Everybody knows that Fox News is unfair and unbalanced. But nobody ever said Roger Ailes and company aren't smart. Look how they sucked HuffingtonPost.com right in with staffers making outraged comments about Obama-bashing at their own network. Now, of course, they say it was all a joke. I say, the Chris Wallace thing was, too. Of course, here I am, posting about it. It's all show business, folks.
...don't even ignore 'em.
-- Samuel Goldwyn
Monday, March 24, 2008
Sunday, March 23, 2008
How many four-year cycles have we prayed for presidential candidates who speak from their cuffs? From their minds, at least, maybe even their hearts? We have one of each this year: Barack Obama and John McCain. Sorry, Hillary, you haven't done it this time -- not enough, anyway, as Frank Rich asserts.
Tuesday, March 11, 2008
Oh, he may not quit, and probably won't be impeached, or whatever you might do to a wayward governor. But he's as gone as if he'd just signed on for a one-way trip to the space station. The most painful thing to watch yesterday was Governor Spitzer's good wife standing by his side as he read his soulless apology to assembled news types. No, she didn't look like the stand-by-your-man type. She looked solid and unbending. She was not presenting the loyal wife face. Still, there she was, showing up for public humiliation. Elliot's stupidity doesn't top Bill Clinton's, only on the basis of rank. Just once, however, I'd like to see one of these bastards show up for his press conference without the wife. She shoulda said no. You're on you own, dude.
Friday, February 29, 2008
May the phenomenon of metaphysical blow-back that has whisked Dr. (non-practicing-non-rowing) Jarvik out of our lives likewise propel Eli Lilly and Co. and their heart-rending and brilliantly scored Cymbalta TV commercials into deserved oblivion. If traffic on this Website is any measure, people are still captured and intrigued -- haunted, even -- by the quasi-classical music of these antidepressant pitches. All the direct-to-user TV advertising for prescription remedies has so muddied the practice of medicine that formerly important, potent, risk-managed drugs are now sold like Preparation H. All those mumbled voice-over warnings about side effects, including really serious, life threatening ones -- even four hour erections (you don't want to know how they fix that) -- go right past us and we run to our docs asking for them. We take responsibility for our own care, now don't we. So we have only ourselves to blame. And now that studies are saying antidpressants, maybe, work no better than sugar pills against depression, hell, we might as well be swigging Lydia E. Pinkham's. It's at least got an alcoholic side effect to make up for the taste. And has all this made us trust the FDA more? I saw a commercial that used "...and it's FDA approved..." like it was a recommendation. I'd think twice about that. Yes, bring on the karma. This is the way America takes care of problems of misrepresentation and just plain BS. Very Republican. Expose the hype and let the marketplace decide.

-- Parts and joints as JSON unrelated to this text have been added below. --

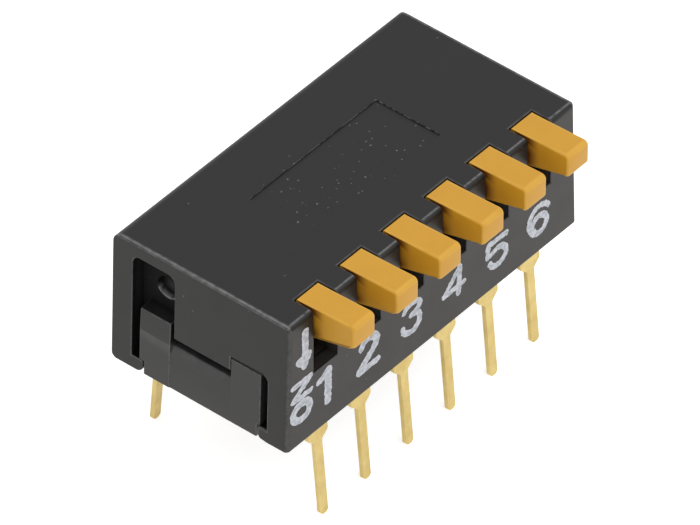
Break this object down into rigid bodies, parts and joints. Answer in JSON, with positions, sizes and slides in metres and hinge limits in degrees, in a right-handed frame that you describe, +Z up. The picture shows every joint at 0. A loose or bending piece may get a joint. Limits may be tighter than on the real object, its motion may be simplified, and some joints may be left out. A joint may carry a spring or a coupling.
{
  "type": "dip switch",
  "caption": "Through-hole piano-key DIP switch: rear-pivoting levers in a black cover over a moulded base with rows of flat pins.",
  "frame": {"origin": "centre of the pin grid on the board's surface, where the pins' shoulders seat", "axes": "+X runs along the row from pole 1 to the last pole, the key noses point to -Y, +Z is up, away from the board"},
  "size_m": [0.0174, 0.0107, 0.0109],
  "materials": {
    "cover_plastic": "fine satin moulded black",
    "base_plastic": "satin moulded black, smoother than the cover",
    "key_plastic": "satin moulded amber",
    "gold_plated_pin": "satin gold plate with bare stamped edges",
    "contact_spring": "rolled spring strip",
    "legend_ink": "pad-printed white ink"
  },
  "bodies": {
    "housing": {"cover": "cover_plastic", "base": "base_plastic", "terminal_front_1": "gold_plated_pin", "terminal_front_2": "gold_plated_pin", "terminal_front_3": "gold_plated_pin", "terminal_front_4": "gold_plated_pin", "terminal_front_5": "gold_plated_pin", "terminal_front_6": "gold_plated_pin", "terminal_rear_1": "gold_plated_pin", "terminal_rear_2": "gold_plated_pin", "terminal_rear_3": "gold_plated_pin", "terminal_rear_4": "gold_plated_pin", "terminal_rear_5": "gold_plated_pin", "terminal_rear_6": "gold_plated_pin"},
    "lever_1": {"key_1": "key_plastic", "contact_1": "contact_spring"},
    "lever_2": {"key_2": "key_plastic", "contact_2": "contact_spring"},
    "lever_3": {"key_3": "key_plastic", "contact_3": "contact_spring"},
    "lever_4": {"key_4": "key_plastic", "contact_4": "contact_spring"},
    "lever_5": {"key_5": "key_plastic", "contact_5": "contact_spring"},
    "lever_6": {"key_6": "key_plastic", "contact_6": "contact_spring"}
  },
  "joints": [
    {"name": "key_1_pivot", "type": "hinge", "parent": "housing", "child": "lever_1", "pos_m": [-0.00635, 0.00215, 0.00523], "axis": [1, 0, 0], "range_deg": [0, 14]},
    {"name": "key_2_pivot", "type": "hinge", "parent": "housing", "child": "lever_2", "pos_m": [-0.00381, 0.00215, 0.00523], "axis": [1, 0, 0], "range_deg": [0, 14]},
    {"name": "key_3_pivot", "type": "hinge", "parent": "housing", "child": "lever_3", "pos_m": [-0.00127, 0.00215, 0.00523], "axis": [1, 0, 0], "range_deg": [0, 14]},
    {"name": "key_4_pivot", "type": "hinge", "parent": "housing", "child": "lever_4", "pos_m": [0.00127, 0.00215, 0.00523], "axis": [1, 0, 0], "range_deg": [0, 14]},
    {"name": "key_5_pivot", "type": "hinge", "parent": "housing", "child": "lever_5", "pos_m": [0.00381, 0.00215, 0.00523], "axis": [1, 0, 0], "range_deg": [0, 14]},
    {"name": "key_6_pivot", "type": "hinge", "parent": "housing", "child": "lever_6", "pos_m": [0.00635, 0.00215, 0.00523], "axis": [1, 0, 0], "range_deg": [0, 14]}
  ]
}
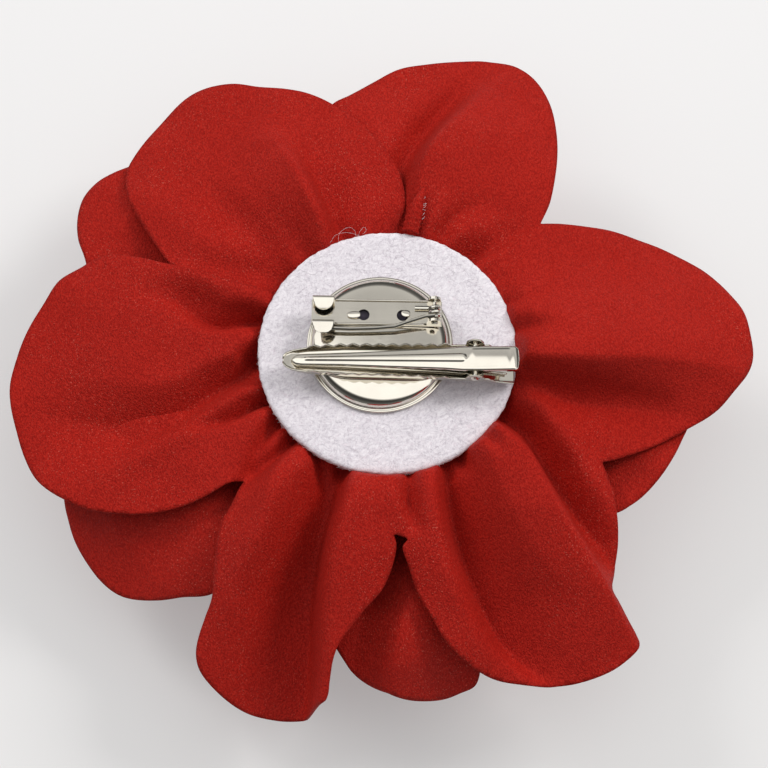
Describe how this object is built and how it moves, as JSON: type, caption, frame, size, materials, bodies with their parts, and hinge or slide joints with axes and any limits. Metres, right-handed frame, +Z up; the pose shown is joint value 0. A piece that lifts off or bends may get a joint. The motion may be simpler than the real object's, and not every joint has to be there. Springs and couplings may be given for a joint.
{
  "type": "fabric flower hair clip with brooch pin",
  "caption": "Gathered fabric flower on a felt backing with a metal pad that carries a sprung alligator hair clip and a brooch pin.",
  "frame": {"origin": "centre of the footprint on the surface the flower lies on face down", "axes": "+Z up through the felt back to the clip, +X along the clip from its jaw tip to its finger tail, +Y across the clip towards the brooch bar"},
  "size_m": [0.1456, 0.1392, 0.0415],
  "materials": {
    "red_crepe": "matte crinkled crepe",
    "white_felt": "matte felt",
    "red_thread": "matte thread",
    "glue": "milky hot-melt",
    "stiff_board": "matte fibre board",
    "nickel": "satin nickel plate",
    "spring_steel": "drawn wire, plated"
  },
  "bodies": {
    "flower": {"petals_back": "red_crepe", "petals_second": "red_crepe", "petals_third": "red_crepe", "petals_inner": "red_crepe", "bud": "red_crepe", "felt_backing": "white_felt", "felt_glue": "glue", "front_glue": "glue", "pad_glue": "glue", "gathering_thread_back": "red_thread", "gathering_thread_second": "red_thread", "gathering_thread_front": "red_thread", "stiffener_disc": "stiff_board", "mounting_pad": "nickel", "brooch_bar": "nickel", "clip_lower_jaw": "nickel", "brooch_hinge_rivet": "spring_steel", "clip_pivot_pin": "spring_steel", "clip_spring": "spring_steel"},
    "clip_jaw": {"clip_upper_jaw": "nickel"},
    "needle": {"brooch_needle": "spring_steel"}
  },
  "joints": [
    {"name": "clip_pivot", "type": "hinge", "parent": "flower", "child": "clip_jaw", "pos_m": [0.01788, -0.00209, 0.0392], "axis": [0.0175, 0.9998, 0], "range_deg": [0, 28], "stiffness_Nm_per_rad": 0.03, "springref_deg": -40.11, "deforming": ["clip_spring"]},
    {"name": "brooch_needle_hinge", "type": "hinge", "parent": "flower", "child": "needle", "pos_m": [0.01026, 0.00812, 0.039], "axis": [0.0175, 0.9998, 0], "range_deg": [0, 100]}
  ]
}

Wednesday, February 27, 2008
I've been rethinking. They say Robert Jarvik's contract to do Lipitor commercials was two years, and the pay: $1.35 million. Consider, please: that's about $650K a year, for quite a few quite complex film camera shoots, on location in many parts of the country -- he was in attendance at that lake, though he didn't row. Plus all the rest of the accompanying folderol involved in being a celebrity spokesman.
It must have been a fairly intense part-time job. For a guy who's running his own company, that's quite a commitment. He must have imagined the exposure would be worth millions more to him in the development of his company, on the worldwide money markets. So, for all this, he put his medical-health reputation -- which even he must have known was not close to that of, say Michael DeBakey -- on the line. However he must have looked at it, he stood to win big, and couldn't lose. Sadly, I suspect he still thinks so.
Nobody ever called Howard Schultz stupid. Yesterday's very public training shutdown got Starbucks gazillions of dollars in media coverage, as befits an iconic company. He got the full attention of all his employees, in the most positive way possible -- attention being paid to them as first priority. I could crow all day about the brilliance of this move. Above all, it's honest. We've got problems: watch us fix them. Take notice, Pfizer. How about a little candor, double-tall.